This morning* the Commerce Commission released the wholesale price Chorus is allowed to charge to Internet service providers (ISPs), and which therefore is the core component of the retail prices those ISPs charge you for your fixed line broadband.
It’s made up of two parts, the first being the bit for the cost of the copper line from your place to a Chorus switch (the ‘local loop’ or UCLL) and the second (‘UBA’) being the cost of the fancy electronics that Chorus can (optionally) provide to ISPs to save them having to use their own. The local loop bit will be $28.22 a month and the UBA bit will be $10.17 a month, making a total of $38.39. This compared with the previous price allowed, of $44.98.
These prices are based on explicit, detailed and complex modelling of the costs involved, and are intended to replace the interim hold-the-fort prices that the Commission had previously set, based on the cost of the same services overseas in countries who do things much the same way as we do. This ‘benchmarking’ exercise had set a local loop price of $23.52 and a UBA price of $10.92, making a total of $34.44.
There are all sorts of issues involved here, big and small, affecting everything from the profitability of Chorus through to uptake of the country’s shiny new ultra fast fibre network. And they directly affect you, too: already some ISPs are saying that the drop in the wholesale price (from $44.98 to $38.39) had already been passed on to you, so you won’t be getting any further joy out of it.
In any event, I’d like to pick on one small aspect of the process, even though it’s largely moot now, and it’s about those interim ‘benchmarked’ prices.
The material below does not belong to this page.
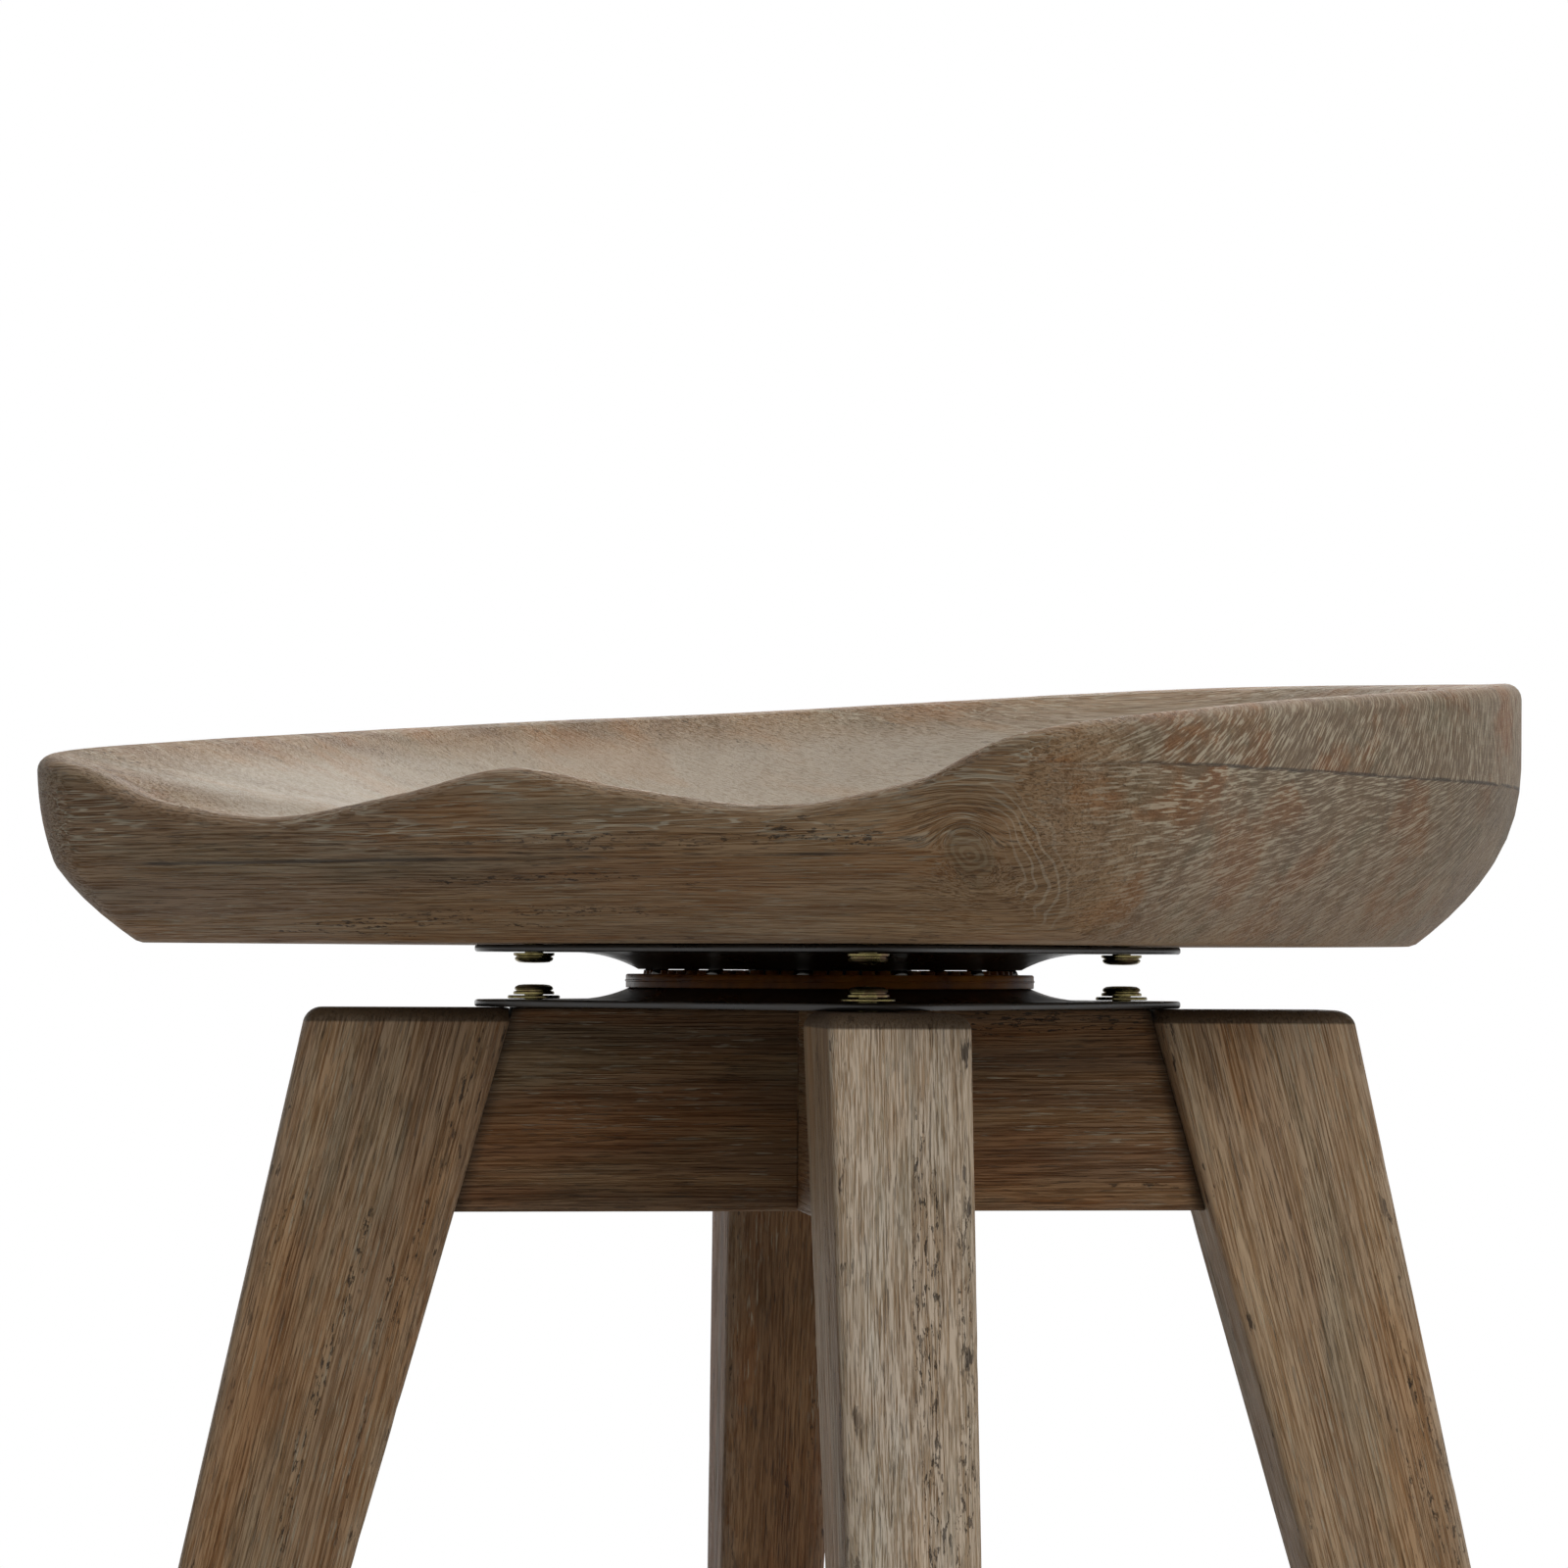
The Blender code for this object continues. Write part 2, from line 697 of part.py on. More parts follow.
# Screws and washers
def screw_profile(length):
    """A pan-head screw, its head upwards and the underside of the head at height 0."""
    return [
        (0, SCREW_HEAD_HEIGHT),
        (SCREW_HEAD_RADIUS - 2 * SCREW_HEAD_ROUND, SCREW_HEAD_HEIGHT),
        (SCREW_HEAD_RADIUS - SCREW_HEAD_ROUND / 2, SCREW_HEAD_HEIGHT - SCREW_HEAD_ROUND / 2),
        (SCREW_HEAD_RADIUS, SCREW_HEAD_HEIGHT - 2 * SCREW_HEAD_ROUND),
        (SCREW_HEAD_RADIUS, 0),
        (SCREW_RADIUS, 0),
        (SCREW_RADIUS, SCREW_POINT - length),
        (0, -length),
    ]


def make_screws():
    plate_top = SWIVEL_BOTTOM + PLATE_THICKNESS
    washer_low = plate_top + FIT_GAP
    washer_high = washer_low + WASHER_THICKNESS
    head_low = washer_high + FIT_GAP
    base_length = head_low - BASE_HEIGHT + BASE_SCREW_LENGTH - HOLE_END_CLEARANCE
    seat_head = SWIVEL_TOP - PLATE_THICKNESS - FIT_GAP
    seat_length = SEAT_BOTTOM - seat_head + SEAT_SCREW_LENGTH - HOLE_END_CLEARANCE
    base_screw = freeze(turned("base_screw", screw_profile(base_length), ZINC, SMALL_STEPS))
    seat_screw = freeze(turned("seat_screw", screw_profile(seat_length), ZINC, SMALL_STEPS))
    hole = SCREW_RADIUS + BORE_CLEARANCE
    washer = turned(
        "washer",
        [
            (hole, WASHER_THICKNESS),
            (WASHER_RADIUS, WASHER_THICKNESS),
            (WASHER_RADIUS, 0),
            (hole, 0),
        ],
        ZINC,
        MIDDLE_STEPS,
        ring=True,
    )
    freeze(washer)
    copies(base_screw, [f"base_screw_{name}" for name in LEG_NAMES], QUARTER_TURNS)
    copies(washer, [f"washer_{name}" for name in LEG_NAMES], QUARTER_TURNS)
    turning = copies(seat_screw, [f"seat_screw_{name}" for name in LEG_NAMES], QUARTER_TURNS)
    for name, place in zip(LEG_NAMES, screw_places()):
        bpy.data.objects[f"base_screw_{name}"].location = place + Vector((0, 0, head_low))
        bpy.data.objects[f"washer_{name}"].location = place + Vector((0, 0, washer_low))
        screw = bpy.data.objects[f"seat_screw_{name}"]
        screw.location = place + Vector((0, 0, seat_head))
        screw.rotation_euler = (math.pi, 0, 0)
    return turning


# Seat
def seat_half_outline():
    """Points, outward directions and distances along the seat's widest outline, front to back."""
    half = SEAT_WIDTH / 2
    corner_x = half - SEAT_CORNER_RADIUS
    corner_y = SEAT_CORNER_RADIUS - SEAT_FRONT
    for step in range(SEAT_FRONT_STEPS):
        yield Vector((corner_x * step / SEAT_FRONT_STEPS, -SEAT_FRONT)), Vector((0, -1))
    for step in range(SEAT_CORNER_STEPS + 1):
        angle = math.radians(90 * step / SEAT_CORNER_STEPS - 90)
        out = Vector((math.cos(angle), math.sin(angle)))
        yield Vector((corner_x, corner_y)) + out * SEAT_CORNER_RADIUS, out
    for step in range(1, SEAT_SIDE_STEPS):
        yield Vector((half, corner_y * (1 - step / SEAT_SIDE_STEPS))), Vector((1, 0))
    for step in range(SEAT_BACK_STEPS + 1):
        angle = math.radians(90 * step / SEAT_BACK_STEPS)
        point = Vector((half * math.cos(angle), SEAT_BACK * math.sin(angle)))
        out = Vector((math.cos(angle) / half, math.sin(angle) / SEAT_BACK)).normalized()
        yield point, out


def landmark_distances(points):
    """Distance along the outline from the middle of the front to each point."""
    distances = [0.0]
    for first, second in zip(points, points[1:]):
        distances.append(distances[-1] + (second - first).length)
    return distances


def smooth_step(share):
    share = min(max(share, 0.0), 1.0)
    return share * share * (3 - 2 * share)


def through(knots, distance):
    """A smooth curve through (distance, height) knots that never overshoots them."""
    slopes = []
    for index in range(len(knots)):
        if index in (0, len(knots) - 1):
            slopes.append(0.0)
            continue
        (xa, ya), (xb, yb), (xc, yc) = knots[index - 1 : index + 2]
        before = (yb - ya) / (xb - xa)
        after = (yc - yb) / (xc - xb)
        flat = before * after <= 0
        slopes.append(0.0 if flat else 2 * before * after / (before + after))
    for (start, end), (slope, next_slope) in zip(zip(knots, knots[1:]), zip(slopes, slopes[1:])):
        if distance <= end[0]:
            break
    span = end[0] - start[0]
    t = min(max((distance - start[0]) / span, 0.0), 1.0)
    rise = end[1] - start[1]
    return (
        start[1]
        + rise * t * t * (3 - 2 * t)
        + span * (slope * t * (1 - t) ** 2 - next_slope * t * t * (1 - t))
    )


def rim_knots():
    """The knots of the edge's height with the pommel, and those of the same edge without it."""
    corner_start = SEAT_WIDTH / 2 - SEAT_CORNER_RADIUS
    corner_end = corner_start + SEAT_CORNER_RADIUS * math.pi / 2
    side_end = corner_end + SEAT_FRONT - SEAT_CORNER_RADIUS
    points = [point for point, _ in seat_half_outline()]
    back = landmark_distances(points)[-1]
    flank = (POMMEL_HEIGHT + THIGH_DIP_HEIGHT) / 2
    shoulder = THIGH_DIP_OFFSET + (corner_start - THIGH_DIP_OFFSET) * SHOULDER_PLACE
    shoulder_height = THIGH_DIP_HEIGHT + (FRONT_CORNER_HEIGHT - THIGH_DIP_HEIGHT) * SHOULDER_RISE
    swell = SIDE_HEIGHT + (BACK_HEIGHT - SIDE_HEIGHT) / 2
    front = [
        (0.0, POMMEL_HEIGHT),
        (THIGH_DIP_OFFSET * POMMEL_FLANK_PLACE, flank),
    ]
    rest = [
        (THIGH_DIP_OFFSET, THIGH_DIP_HEIGHT),
        (shoulder, shoulder_height),
        (corner_start, FRONT_CORNER_HEIGHT),
        (corner_end, CORNER_END_HEIGHT),
        (side_end, SIDE_HEIGHT),
        (side_end + (back - side_end) * BACK_SWELL_PLACE, swell),
        (back, BACK_HEIGHT),
    ]
    return front + rest, [(0.0, THIGH_DIP_HEIGHT), *rest]


def side_inset(height, frontness):
    """How far the side lies inside the widest outline: a bowed chamfer in front, a belly elsewhere."""
    belly = BELLY_INSET * max(1 - height / BELLY_TOP, 0) ** BELLY_POWER
    if height < CHAMFER_TOP:
        share = 1 - height / CHAMFER_TOP
        bowed = share * (1 - CHAMFER_BOW) + share * share * CHAMFER_BOW
        chamfer = CHAMFER_INSET + (BELLY_INSET - CHAMFER_INSET) * bowed
    else:
        left = max(1 - (height - CHAMFER_TOP) / (BELLY_TOP - CHAMFER_TOP), 0)
        chamfer = CHAMFER_INSET * left * left
    return frontness * chamfer + (1 - frontness) * belly


def dish_points(inner_edge, rim_level, pommel):
    """From the rim to the dish's middle: the rings grow rounder and the pommel fades inwards."""
    middle = Vector((0, DISH_CENTRE_BACK))
    ray = inner_edge - middle
    towards = ray.normalized()
    round_reach = 1 / math.hypot(towards.x / DISH_HALF_WIDTH, towards.y / DISH_HALF_DEPTH)
    power = DISH_POWER_BACK + (DISH_POWER_FRONT - DISH_POWER_BACK) * smooth_step(-towards.y)
    for share in DISH_RINGS:
        reach = round_reach * share + (ray.length - round_reach) * share**DISH_CORNER_POWER
        bowl = (rim_level - pommel - DISH_FLOOR) * share**power
        level = DISH_FLOOR + bowl + pommel * share**DISH_POWER_POMMEL
        yield Vector((*(middle + towards * reach), level))


def seat_section(point, out, distance, with_pommel, without_pommel):
    """One section of the seat, from the edge of the underside over the rim to the dish's middle."""
    height = through(with_pommel, distance)
    pommel = height - through(without_pommel, distance)
    corner_start = SEAT_WIDTH / 2 - SEAT_CORNER_RADIUS
    corner_length = SEAT_CORNER_RADIUS * math.pi / 2
    frontness = 1 - smooth_step((distance - corner_start) / corner_length)
    section = []

    def add(inset, level):
        section.append(Vector((*(point - out * inset), level)))

    for step in range(CHAMFER_STEPS + 1):
        level = CHAMFER_TOP * step / CHAMFER_STEPS
        add(side_inset(level, frontness), level)
    shoulder = height - RIM_ROUND
    for step in range(1, WALL_STEPS + 1):
        level = CHAMFER_TOP + (shoulder - CHAMFER_TOP) * step / WALL_STEPS
        add(side_inset(level, frontness), level)
    outer = side_inset(shoulder, frontness)
    for step in range(1, RIM_STEPS + 1):
        angle = math.radians(90 * step / RIM_STEPS)
        inset = outer + RIM_ROUND * (1 - math.cos(angle))
        add(inset, shoulder + RIM_ROUND * math.sin(angle))
    add((outer + RIM_ROUND + RIM_WIDTH) / 2, height - RIM_MIDDLE_DROP)
    section.extend(dish_points(point - out * RIM_WIDTH, height - RIM_INNER_DROP, pommel))
    return section


def make_seat():
    half = list(seat_half_outline())
    distances = landmark_distances([point for point, _ in half])
    knots = rim_knots()
    sections = [
        seat_section(point, out, distance, *knots)
        for (point, out), distance in zip(half, distances)
    ]
    mirrored = [
        [Vector((-spot.x, spot.y, spot.z)) for spot in section]
        for section in reversed(sections[1:-1])
    ]
    bm = bmesh.new()
    columns = [[bm.verts.new(spot) for spot in section] for section in sections + mirrored]
    for left, right in zip(columns, columns[1:] + columns[:1]):
        for low in range(len(left) - 1):
            bm.faces.new((left[low], right[low], right[low + 1], left[low + 1]))
    bm.faces.new([column[0] for column in reversed(columns)])
    middle = bm.verts.new((0, DISH_CENTRE_BACK, DISH_FLOOR))
    for left, right in zip(columns, columns[1:] + columns[:1]):
        bm.faces.new((left[-1], right[-1], middle))
    seat = object_from_bmesh("seat", bm, WOOD)
    depth = SEAT_SCREW_LENGTH + HOLE_END_CLEARANCE
    ends = [(place - Vector((0, 0, depth)), place + Vector((0, 0, depth))) for place in screw_places()]
    pilots = rods("seat_screw_bores", ends, SCREW_RADIUS + BORE_CLEARANCE)
    boolean(seat, "DIFFERENCE", pilots)
    freeze(seat)
    seat.location = (0, 0, SEAT_BOTTOM)
    return seat


def parent_to_axis(name, children):
    """An empty on the swivel's axis that carries what turns together."""
    axis = bpy.data.objects.new(name, None)
    axis.location = (0, 0, BASE_HEIGHT)
    PARTS.objects.link(axis)
    bpy.context.view_layer.update()
    for child in children:
        child.parent = axis
        child.matrix_parent_inverse = axis.matrix_world.inverted()


clear_scene()
PARTS = make_collection("swivel_counter_stool")
CUTTERS = make_collection("cutters", hidden=True)
WOOD = make_material("Wire-brushed grey-brown hardwood", (0.118, 0.076, 0.048), 0.62)
DOWEL_WOOD = make_material("Beech dowel", (0.520, 0.350, 0.200), 0.60)
BLACK_STEEL = make_material("Black enamelled steel", (0.012, 0.012, 0.013), 0.35, 0.4)
AMBER_NYLON = make_material("Amber nylon", (0.300, 0.110, 0.020), 0.35)
BALL_STEEL = make_material("Bearing steel", (0.560, 0.550, 0.530), 0.15, 1.0)
ZINC = make_material("Yellow zinc plated steel", (0.500, 0.400, 0.200), 0.30, 1.0)
NYLON = make_material("Black nylon", (0.020, 0.020, 0.020), 0.45)

make_legs()
make_rail("cross_rail_notched_above", QUARTER_TURNS[0], notch_from_top=True)
make_rail("cross_rail_notched_below", QUARTER_TURNS[1], notch_from_top=False)
make_rail_dowels()
make_stretchers()
make_glides()
upper_plate = make_plates()
cage_pieces = make_cage()
make_eyelet()
seat_screws = make_screws()
stool_seat = make_seat()
parent_to_axis("swivel_axis", [stool_seat, upper_plate, *seat_screws])
parent_to_axis("cage_axis", cage_pieces)
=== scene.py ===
# %% [markdown]
# # Dressing a swivel counter stool
# The joints, plates and boards of this stool are already modelled, to scale and in metres.
# This lesson gives them their looks: wire-brushed grey-brown wood, black enamelled steel,
# an amber ball cage and yellow zinc screws, under the light of a plain white studio.
# Each cell makes one thing, and the cell before it says what that thing is on the real stool.

import math

import bmesh
import bpy
from mathutils import Matrix, Vector, noise


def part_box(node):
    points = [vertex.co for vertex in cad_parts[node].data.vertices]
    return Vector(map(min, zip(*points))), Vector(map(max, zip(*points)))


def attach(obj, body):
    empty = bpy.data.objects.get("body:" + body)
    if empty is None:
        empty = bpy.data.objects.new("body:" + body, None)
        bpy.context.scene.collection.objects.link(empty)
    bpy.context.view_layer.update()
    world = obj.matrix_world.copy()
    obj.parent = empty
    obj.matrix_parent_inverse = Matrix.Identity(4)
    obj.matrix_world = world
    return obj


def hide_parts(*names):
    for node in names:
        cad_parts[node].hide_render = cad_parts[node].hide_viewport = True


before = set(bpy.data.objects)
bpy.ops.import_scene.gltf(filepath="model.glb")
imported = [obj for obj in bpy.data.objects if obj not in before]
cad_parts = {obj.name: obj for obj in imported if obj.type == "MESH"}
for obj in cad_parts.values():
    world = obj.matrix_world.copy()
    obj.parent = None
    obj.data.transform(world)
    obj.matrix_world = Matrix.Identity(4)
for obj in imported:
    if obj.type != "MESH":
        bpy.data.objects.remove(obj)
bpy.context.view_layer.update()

# %% [markdown]
# ## Where things are
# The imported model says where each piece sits, so the heights that all else hangs on are read from
# it. The other sizes are those that the maker drew the stool with.

# %% Read the driving heights
MM = 0.001
LEG_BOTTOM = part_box("leg_front_right")[0].z
BASE_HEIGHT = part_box("leg_front_right")[1].z
SWIVEL_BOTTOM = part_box("swivel_lower_plate")[0].z
SWIVEL_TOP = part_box("swivel_upper_plate")[1].z
SEAT_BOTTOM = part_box("seat")[0].z
LEG_NAMES = ("front_right", "back_right", "back_left", "front_left")
SIDE_NAMES = ("front", "right", "back", "left")
LEG_TURNS = [math.radians(90 * number - 45) for number in range(4)]
print("legs stand", round(BASE_HEIGHT, 4), "high and the seat starts at", round(SEAT_BOTTOM, 4))

# %% [markdown]
# ## Colour
# Colours are given as sRGB hex values, the way a paint chip is named. A shader works in
# linear light, so one function turns the one into the other.


# %% Turn a hex colour into linear light
def colour(hex_value):
    """The linear RGBA colour of a six-digit sRGB hex value."""
    channels = []
    for start in (0, 2, 4):
        value = int(hex_value[start : start + 2], 16) / 255
        channels.append(value / 12.92 if value <= 0.04045 else ((value + 0.055) / 1.055) ** 2.4)
    return (*channels, 1.0)


print("mid brown in linear light", [round(v, 3) for v in colour("75624f")])

# %% [markdown]
# ## A word on materials
# A procedural material is a chain of nodes. One small function adds a node, sets its properties
# and fills its sockets, with values or with links from nodes that are there already. The others
# say in one word what the chains of this stool are made of.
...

I think they did a good job of providing a quick, cheap and reasonably accurate initial estimate of the eventual wholesale price. They were pretty much spot-on when it came to the UBA part ($10.92 versus $10.17), which is remarkable given that everyone was agreed that the benchmarking process had only a couple of countries overseas to use as sighting shots. And they weren’t far off when it came to the local loop component, either ($23.52 versus $28.22) – especially when you consider that the fully modelled cost estimate involves a whole swathe of judgement calls made by the Commission and its modellers, and is not a glimpse into some eternal truth held in the mind of an omniscient Being.
So I’d take two lessons away from this, both involving the KISS principle.
The first is that over the next couple of years we’re going to be taking a close look at the shape of our telco regulatory regime, and I’d like to suggest that we keep the cheap and cheerful benchmarking process. It’s relatively fast – a particularly important consideration in fast moving markets like ICT – it’s relatively transparent, it’s understandable, it’s relatively cheap, and it’s accurate within some rough-and-ready-justice tolerance. I’d go further, and make it harder for parties to invoke the full cost modelling approach, which introduces layers of cost, delay and complexity, and all for a gain in ‘accuracy’ that (because of multiple modelling options) may be more illusory than real. And in general I’d like to see the ‘good enough’ option chosen over the one that keeps consultancies on three continents in business.
The second is that we need to think harder about the increasing complexity and cost of regulation across all sectors, and not just the telco business. I agree with Eric Crampton of the NZ Initiative, when he said on Interest.co.nz that “Too much of New Zealand’s regulatory apparatus would suit a country of forty million rather than the one we have”. He’s got his own examples: one I came across recently was the Commerce Commission’s needing to sign off a $3 million increase in capex spending on a little Transpower project in South Canterbury. The process will take five months from start to finish, and has already spawned a 54 page initial draft decision.
That’s a bit of an extreme example, and I should make it clear that it’s not the Commerce Commission’s fault: it’s been lumbered with this ludicrously over-engineered regulatory regime. And I should add that from next April the Commission won’t have to get out of bed for anything under $20 million – which is, of course, where the threshold for its involvement should have been in the first place (if not higher again). And I’d have to note that bloodymindedness on the part of Transpower and its customers drew this intrusive regime on their own heads, and a bit of enlightened give and take could have avoided the whole mess.
But it’s there now, and it’s holding up the sector, and its cousins in other sectors are also increasingly clunky and costly. It’s time for more people in the policy analyst community to do what the MD of one company I know used to do: hold up the sign that says, “Does it make the boat go faster?”